Why is the Bay Area known for San Francisco when San José is larger?

14 comments
  1. Historical reasons and California law reasons.

    Historical: San Francisco was the first big city in California. It is still to this day the cultural hub for Northern California. San Jose is suburbia. Highly-populated suburbia, but suburbia all the same.

    California law: Cities in California cannot extend beyond their home county. San Francisco was consolidated with its county to form a single “City and County of San Francisco”. It could not expand any farther. San Jose, meanwhile, had room to expand within its county, Santa Clara County. San Jose continued to expand its borders and build more housing until one day it was more populous than San Francisco.
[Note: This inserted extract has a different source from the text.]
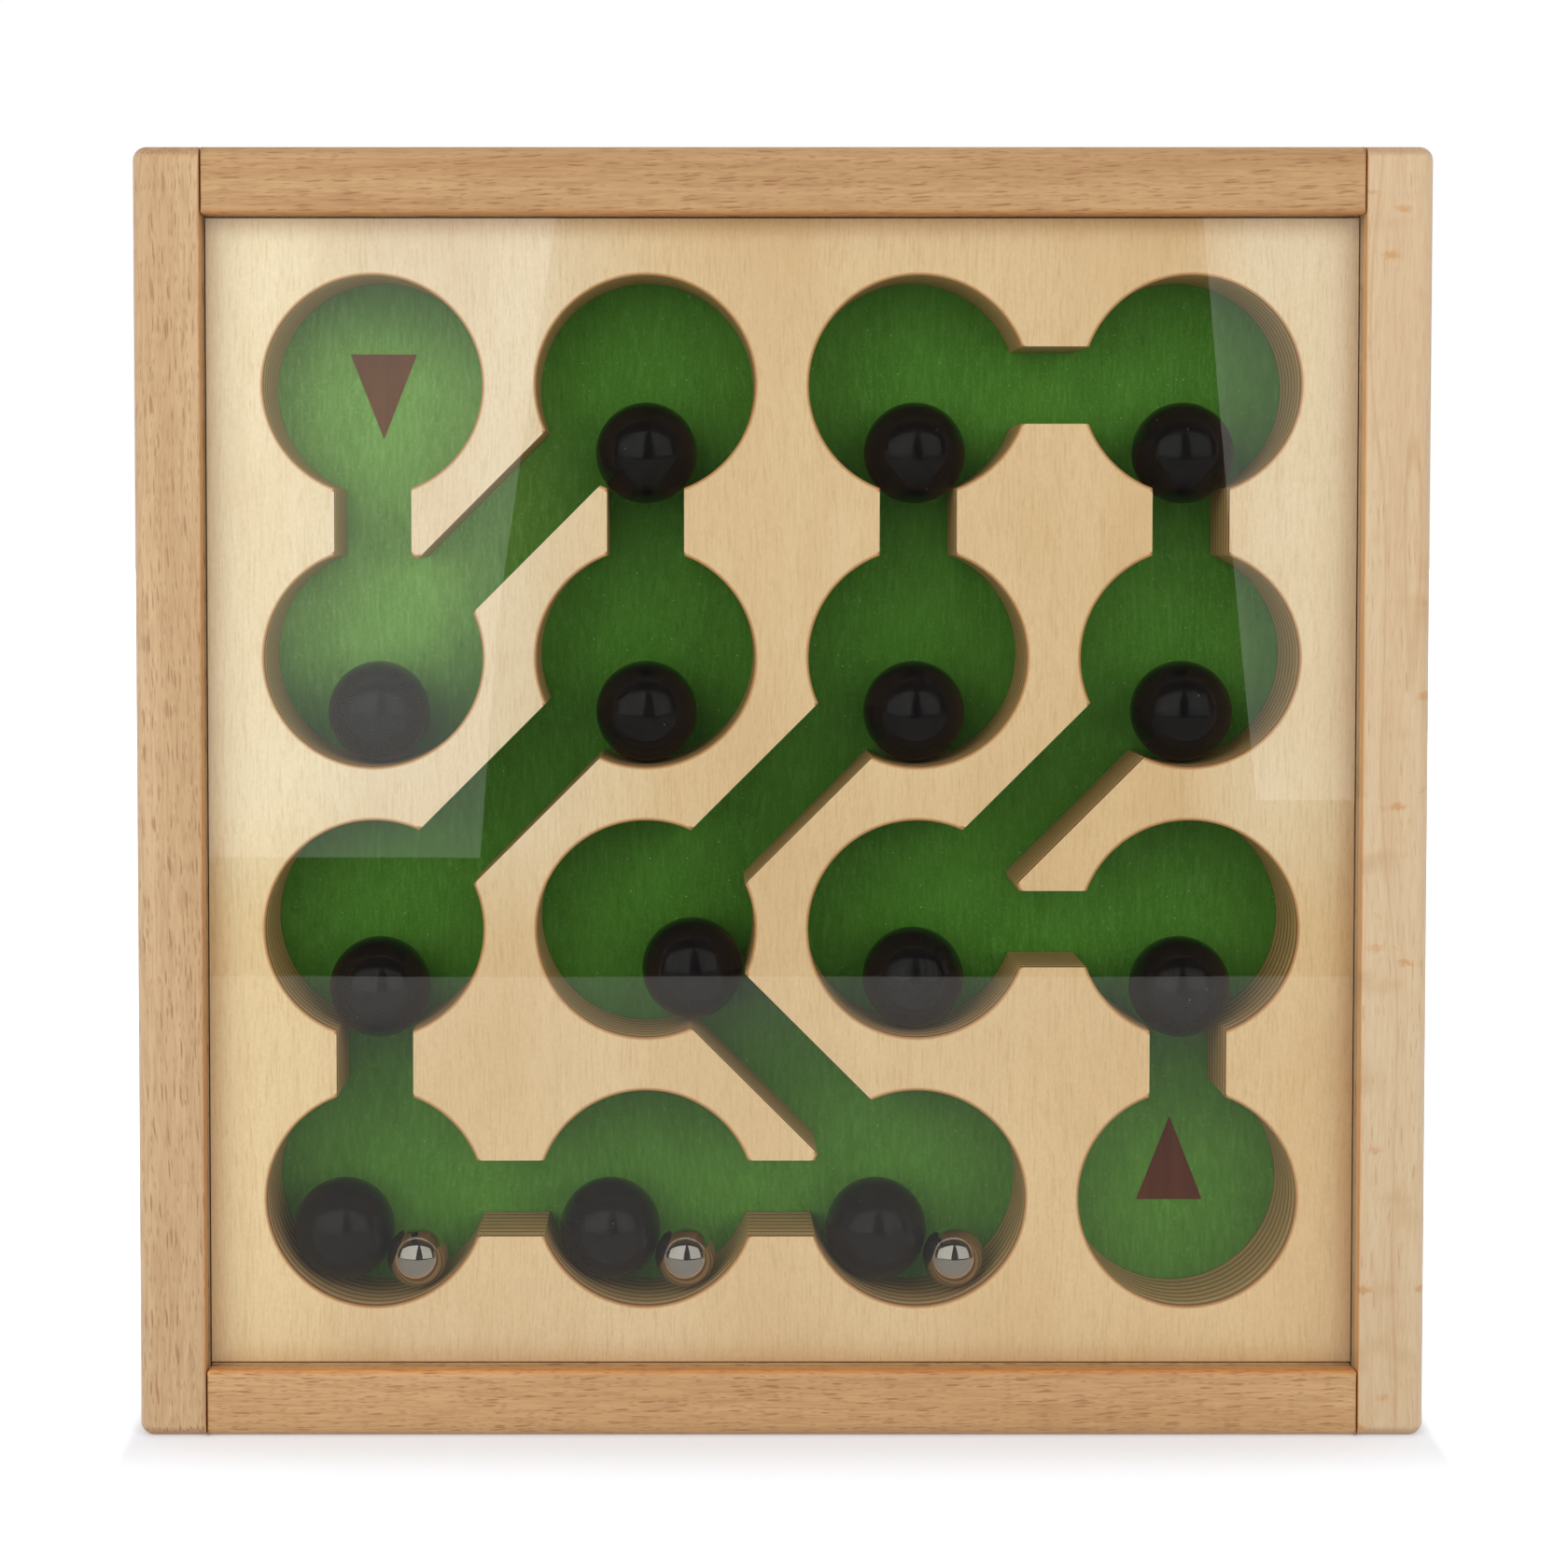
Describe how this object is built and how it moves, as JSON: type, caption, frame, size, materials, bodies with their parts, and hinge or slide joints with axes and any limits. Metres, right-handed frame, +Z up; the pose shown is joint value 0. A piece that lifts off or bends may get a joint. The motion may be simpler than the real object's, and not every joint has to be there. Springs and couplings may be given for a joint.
{
  "type": "labyrinth puzzle",
  "caption": "Square wooden labyrinth puzzle: a thick maze plate framed between a clear cover and a green base board, with black wooden and polished steel balls in its chambers.",
  "frame": {"origin": "middle of the bottom edge, on the plane that the puzzle stands on, halfway through its depth", "axes": "+Z up along the stiles, +X to the right seen from the front, the covered face looks along -Y"},
  "size_m": [0.25, 0.035, 0.25],
  "materials": {
    "beech_warm": "satin",
    "beech_pale": "satin",
    "beech_rail": "satin",
    "birch_plywood": "satin",
    "green_board": "stained, satin",
    "dowel_wood": "raw",
    "black_wood": "lacquered, satin",
    "polished_steel": "polished",
    "clear_acrylic": "clear, polished"
  },
  "bodies": {
    "frame": {"left_stile": "beech_warm", "right_stile": "beech_pale", "top_rail": "beech_rail", "bottom_rail": "beech_rail", "maze_plate": "birch_plywood", "base_board": "green_board", "cover_sheet": "clear_acrylic", "dowel_bottom_left_front": "dowel_wood", "dowel_bottom_left_back": "dowel_wood", "dowel_bottom_right_front": "dowel_wood", "dowel_bottom_right_back": "dowel_wood", "dowel_top_left_front": "dowel_wood", "dowel_top_left_back": "dowel_wood", "dowel_top_right_front": "dowel_wood", "dowel_top_right_back": "dowel_wood"},
    "black_ball_r1c2": {"black_ball_r1c2": "black_wood"},
    "black_ball_r1c3": {"black_ball_r1c3": "black_wood"},
    "black_ball_r1c4": {"black_ball_r1c4": "black_wood"},
    "black_ball_r3c1": {"black_ball_r3c1": "black_wood"},
    "black_ball_r3c2": {"black_ball_r3c2": "black_wood"},
    "black_ball_r3c4": {"black_ball_r3c4": "black_wood"},
    "black_ball_r2c1": {"black_ball_r2c1": "black_wood"},
    "black_ball_r2c2": {"black_ball_r2c2": "black_wood"},
    "black_ball_r2c3": {"black_ball_r2c3": "black_wood"},
    "black_ball_r2c4": {"black_ball_r2c4": "black_wood"},
    "black_ball_r3c3": {"black_ball_r3c3": "black_wood"},
    "black_ball_r4c1": {"black_ball_r4c1": "black_wood"},
    "steel_ball_r4c1": {"steel_ball_r4c1": "polished_steel"},
    "black_ball_r4c2": {"black_ball_r4c2": "black_wood"},
    "steel_ball_r4c2": {"steel_ball_r4c2": "polished_steel"},
    "black_ball_r4c3": {"black_ball_r4c3": "black_wood"},
    "steel_ball_r4c3": {"steel_ball_r4c3": "polished_steel"}
  },
  "joints": [
    {"name": "roll_black_r1c2", "type": "slide", "parent": "frame", "child": "black_ball_r1c2", "axis": [0, 0, 1], "range_m": [0, 0.02388]},
    {"name": "roll_black_r1c3", "type": "slide", "parent": "frame", "child": "black_ball_r1c3", "axis": [0, 0, 1], "range_m": [0, 0.02388]},
    {"name": "roll_black_r1c4", "type": "slide", "parent": "frame", "child": "black_ball_r1c4", "axis": [0, 0, 1], "range_m": [0, 0.02388]},
    {"name": "roll_black_r3c1", "type": "slide", "parent": "frame", "child": "black_ball_r3c1", "axis": [0, 0, 1], "range_m": [0, 0.02388]},
    {"name": "roll_black_r3c2", "type": "slide", "parent": "frame", "child": "black_ball_r3c2", "axis": [-0.7071, 0, 0.7071], "range_m": [0, 0.02388]},
    {"name": "roll_black_r3c4", "type": "slide", "parent": "frame", "child": "black_ball_r3c4", "axis": [0, 0, 1], "range_m": [0, 0.02388]},
    {"name": "roll_black_r2c1", "type": "hinge", "parent": "frame", "child": "black_ball_r2c1", "pos_m": [-0.0795, -0.0004, 0.1515], "axis": [0, 1, 0], "continuous": true},
    {"name": "roll_black_r2c2", "type": "hinge", "parent": "frame", "child": "black_ball_r2c2", "pos_m": [-0.0265, -0.0004, 0.1515], "axis": [0, 1, 0], "continuous": true},
    {"name": "roll_black_r2c3", "type": "hinge", "parent": "frame", "child": "black_ball_r2c3", "pos_m": [0.0265, -0.0004, 0.1515], "axis": [0, 1, 0], "continuous": true},
    {"name": "roll_black_r2c4", "type": "hinge", "parent": "frame", "child": "black_ball_r2c4", "pos_m": [0.0795, -0.0004, 0.1515], "axis": [0, 1, 0], "continuous": true},
    {"name": "roll_black_r3c3", "type": "hinge", "parent": "frame", "child": "black_ball_r3c3", "pos_m": [0.0265, -0.0004, 0.0985], "axis": [0, 1, 0], "continuous": true},
    {"name": "roll_black_r4c1", "type": "hinge", "parent": "frame", "child": "black_ball_r4c1", "pos_m": [-0.0795, -0.0004, 0.0455], "axis": [0, 1, 0], "range_deg": [0, 215.4]},
    {"name": "roll_steel_r4c1", "type": "hinge", "parent": "frame", "child": "steel_ball_r4c1", "pos_m": [-0.0795, -0.0004, 0.0455], "axis": [0, -1, 0], "range_deg": [0, 215.4]},
    {"name": "roll_black_r4c2", "type": "hinge", "parent": "frame", "child": "black_ball_r4c2", "pos_m": [-0.0265, -0.0004, 0.0455], "axis": [0, 1, 0], "range_deg": [0, 215.4]},
    {"name": "roll_steel_r4c2", "type": "hinge", "parent": "frame", "child": "steel_ball_r4c2", "pos_m": [-0.0265, -0.0004, 0.0455], "axis": [0, -1, 0], "range_deg": [0, 215.4]},
    {"name": "roll_black_r4c3", "type": "hinge", "parent": "frame", "child": "black_ball_r4c3", "pos_m": [0.0265, -0.0004, 0.0455], "axis": [0, 1, 0], "range_deg": [0, 215.4]},
    {"name": "roll_steel_r4c3", "type": "hinge", "parent": "frame", "child": "steel_ball_r4c3", "pos_m": [0.0265, -0.0004, 0.0455], "axis": [0, -1, 0], "range_deg": [0, 215.4]}
  ]
}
  2. there’s no reason to go to san jose if you don’t live or work there. it’s a suburb. no one travels to dayton ohio.

  3. SF is far more dense. SF has nearly 900k people crammed into less than 50 square miles. SJ has a million at a bit less than 200 square miles.
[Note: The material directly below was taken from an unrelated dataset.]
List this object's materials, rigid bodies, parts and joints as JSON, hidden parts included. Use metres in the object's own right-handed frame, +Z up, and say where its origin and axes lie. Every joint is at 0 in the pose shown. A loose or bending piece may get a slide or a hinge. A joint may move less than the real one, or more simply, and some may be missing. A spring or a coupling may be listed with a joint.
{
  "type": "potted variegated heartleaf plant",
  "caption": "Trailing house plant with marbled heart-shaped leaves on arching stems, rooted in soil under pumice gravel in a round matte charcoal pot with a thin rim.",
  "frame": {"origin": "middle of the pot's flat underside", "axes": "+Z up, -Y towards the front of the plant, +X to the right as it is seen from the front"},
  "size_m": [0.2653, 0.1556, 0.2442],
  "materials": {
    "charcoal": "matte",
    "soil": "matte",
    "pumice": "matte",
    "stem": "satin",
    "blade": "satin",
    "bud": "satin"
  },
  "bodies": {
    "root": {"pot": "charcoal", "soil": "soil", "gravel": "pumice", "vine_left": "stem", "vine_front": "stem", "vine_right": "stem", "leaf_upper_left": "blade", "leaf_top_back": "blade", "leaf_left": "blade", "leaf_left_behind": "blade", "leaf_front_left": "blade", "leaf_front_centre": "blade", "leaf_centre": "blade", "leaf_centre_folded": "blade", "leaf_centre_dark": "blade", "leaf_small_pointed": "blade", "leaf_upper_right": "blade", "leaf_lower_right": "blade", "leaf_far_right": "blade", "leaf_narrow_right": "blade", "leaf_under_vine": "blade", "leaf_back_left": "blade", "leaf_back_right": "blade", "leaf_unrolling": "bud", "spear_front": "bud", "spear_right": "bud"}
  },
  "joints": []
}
  4. San Jose is laid out like a big suburb, San Francisco is a city with a more rich and interesting culture and history.

  5. San Jose wasn’t as big as SF until the early 90s. Then it eclipsed SF. Plus, the bay is named San Francisco.
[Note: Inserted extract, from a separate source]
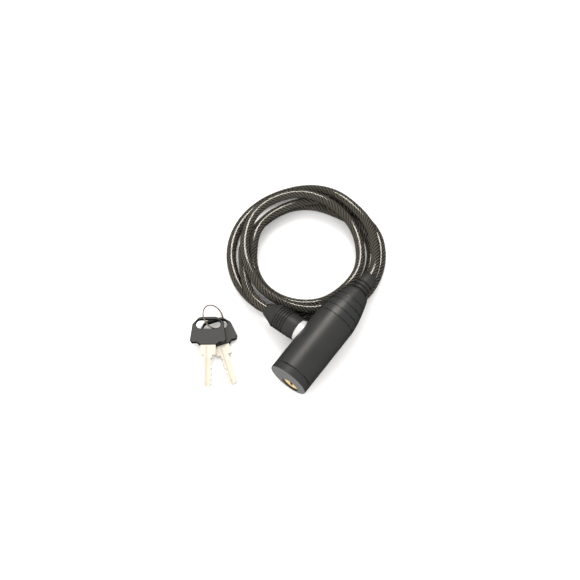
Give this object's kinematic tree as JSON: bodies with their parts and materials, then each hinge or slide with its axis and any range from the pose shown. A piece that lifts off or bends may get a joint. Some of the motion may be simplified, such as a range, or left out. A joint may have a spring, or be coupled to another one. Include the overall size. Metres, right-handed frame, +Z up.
{
  "type": "coiled cable lock",
  "caption": "Key-operated cable lock: a plastic-sheathed steel cable coiled in loops between a cylindrical lock barrel and a ribbed ferrule plug, with keys on a ring.",
  "frame": {"origin": "centre of the cable coil, on the surface the lock lies on", "axes": "+X to the right of the lock as it lies, along its longest side without the cable; +Z up"},
  "size_m": [0.1416, 0.175, 0.0345],
  "materials": {
    "cover_plastic": "charcoal, fine satin grain",
    "moulded_plastic": "soft black moulding",
    "cable": "clear smoke PVC over stranded steel",
    "zinc": "as die cast",
    "steel": "turned",
    "spring_steel": "drawn wire",
    "nickel": "bright nickel plate",
    "brass": "machined",
    "nickel_brass": "nickel-plated brass, warm",
    "ring_wire": "drawn wire",
    "key_plastic": "moulded, slightly glossy edges"
  },
  "bodies": {
    "housing": {"housing_cover": "cover_plastic", "lock_core": "zinc", "anchor_pin": "steel", "cylinder_shell": "brass", "cap_retaining_ring": "spring_steel", "cable_crimp": "steel", "cable_boot": "moulded_plastic", "cable_lead": "cable", "cable_coil": "cable", "cable_tail": "cable", "plug_spring": "spring_steel"},
    "dust_cap": {"dust_cap": "cover_plastic"},
    "cylinder": {"cylinder_plug": "brass", "cam": "steel", "cam_clip": "spring_steel", "wafer_spring_1": "spring_steel", "wafer_spring_2": "spring_steel", "wafer_spring_3": "spring_steel", "wafer_spring_4": "spring_steel", "wafer_spring_5": "spring_steel"},
    "locking_bolt": {"locking_bolt": "steel"},
    "locking_plug": {"locking_plug": "steel", "plug_collar": "nickel", "ferrule_sleeve": "moulded_plastic", "ferrule_crimp": "steel"},
    "key_ring": {"key_ring": "ring_wire"},
    "key_1": {"key_1_head": "key_plastic", "key_1_blade": "nickel_brass"},
    "key_2": {"key_2_head": "key_plastic", "key_2_blade": "nickel_brass"},
    "wafer_1": {"wafer_1": "brass"},
    "wafer_2": {"wafer_2": "brass"},
    "wafer_3": {"wafer_3": "brass"},
    "wafer_4": {"wafer_4": "brass"},
    "wafer_5": {"wafer_5": "brass"}
  },
  "joints": [
    {"name": "dust_cap_turn", "type": "hinge", "parent": "housing", "child": "dust_cap", "pos_m": [-0.0134, -0.1078, 0.01484], "axis": [0.6064, 0.7903, 0.0872], "range_deg": [0, 180]},
    {"name": "cylinder_turn", "type": "hinge", "parent": "housing", "child": "cylinder", "pos_m": [-0.01179, -0.10827, 0.00794], "axis": [0.6064, 0.7903, 0.0872], "range_deg": [0, 90]},
    {"name": "bolt_slide", "type": "slide", "parent": "housing", "child": "locking_bolt", "axis": [-0.0945, -0.0372, 0.9948], "range_m": [0, 0.0028]},
    {"name": "plug_pull", "type": "slide", "parent": "housing", "child": "locking_plug", "axis": [-0.7895, 0.6115, -0.0521], "range_m": [0, 0.024], "deforming": ["cable_tail", "cable_coil", "plug_spring"]},
    {"name": "key_ring_lift", "type": "slide", "parent": "housing", "child": "key_ring", "axis": [0, 0, 1], "range_m": [0, 0.05]},
    {"name": "key_1_swing", "type": "hinge", "parent": "key_ring", "child": "key_1", "pos_m": [-0.0671, -0.0629, 0.0064], "axis": [0, 0, 1], "range_deg": [-12, 10]},
    {"name": "key_2_swing", "type": "hinge", "parent": "key_ring", "child": "key_2", "pos_m": [-0.0671, -0.0629, 0.0064], "axis": [0, 0, 1], "range_deg": [-12, 10]},
    {"name": "wafer_1_slide", "type": "slide", "parent": "cylinder", "child": "wafer_1", "axis": [-0.0945, -0.0372, 0.9948], "range_m": [0, 0.0006], "stiffness_N_per_m": 60, "deforming": ["wafer_spring_1"]},
    {"name": "wafer_2_slide", "type": "slide", "parent": "cylinder", "child": "wafer_2", "axis": [-0.0945, -0.0372, 0.9948], "range_m": [0, 0.0006], "stiffness_N_per_m": 60, "deforming": ["wafer_spring_2"]},
    {"name": "wafer_3_slide", "type": "slide", "parent": "cylinder", "child": "wafer_3", "axis": [-0.0945, -0.0372, 0.9948], "range_m": [0, 0.0006], "stiffness_N_per_m": 60, "deforming": ["wafer_spring_3"]},
    {"name": "wafer_4_slide", "type": "slide", "parent": "cylinder", "child": "wafer_4", "axis": [-0.0945, -0.0372, 0.9948], "range_m": [0, 0.0006], "stiffness_N_per_m": 60, "deforming": ["wafer_spring_4"]},
    {"name": "wafer_5_slide", "type": "slide", "parent": "cylinder", "child": "wafer_5", "axis": [-0.0945, -0.0372, 0.9948], "range_m": [0, 0.0006], "stiffness_N_per_m": 60, "deforming": ["wafer_spring_5"]}
  ],
  "couplings": [
    {"joint": "cylinder_turn", "follows": "bolt_slide", "rad_per_m": 560.99}
  ]
}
  6. I’ve been living in San Jose for over 10 years now, and am active in my actual community as well as on r/SanJose.

    Some things have already been addressed on this thread, but it’s worth mentioning a few others.

    — SF was a major port during the gold rush as people worked their way towards the Sierras, which led to much more rapid development and access to money, early on. San Jose developed much more slowly, and later. When SF was already a major bustling metro area, SJ was mainly just rural and agricultural.

    — SF area is geographically bounded on three sides by ocean, which encouraged high-density development to support the growing population. SJ is in a broad valley at the south tip of the bay, and didn’t have such stark restrictions for development or creep of suburban development patterns.

    — Speaking of suburban development, SJ is a suburban strip mall nightmare. A lot of this can be traced back to mayoral choices and local leadership policy that was implemented during the 1960s. One of our mayors in the 1960s saw how Los Angeles was being developed as a car-centric city, and he basically said, “I definitely want this for San Jose.” So we’re still dealing with those development and infrastructure choices to this day.

    — Depending on how you want to define the geographic and cultural area of “Silicon Valley,” which can be a bit contentious, San Jose area has long been a convenient bedroom community for commuters going to many of the major tech companies in that region. That’s because of the geographic factors I mentioned already, in part, and families can (historically) afford a larger single-family home in San Jose than they might have been able to along the Peninsula or in SF. But today, that is not necessarily true. Property prices in SJ now rival those in SF.

    — The SJC airport is unusually close to the downtown core, more so than most other major cities with major airports. This limits the maximum height of buildings in downtown San Jose, and limits the population density downtown.

  7. It wasn’t really till the tech boom in that the population in SJ exploded but was only slightly less populous than SF in the 60s. SF hasn’t grown much since while SJ has nearly doubled

  8. what is San Francisco known for? golden gate bridge, the bay, the trolleys, gays, hills, etc

    what is San Jose known for? tech ig, but that’s the entirety of the silicon valley

    it’s the same reason why Miami is more well known than Jacksonville, despite Jacksonville being much bigger

  9. San Francisco is older, and a major port which put it front and center in the minds of most Americans during the westward expansion period.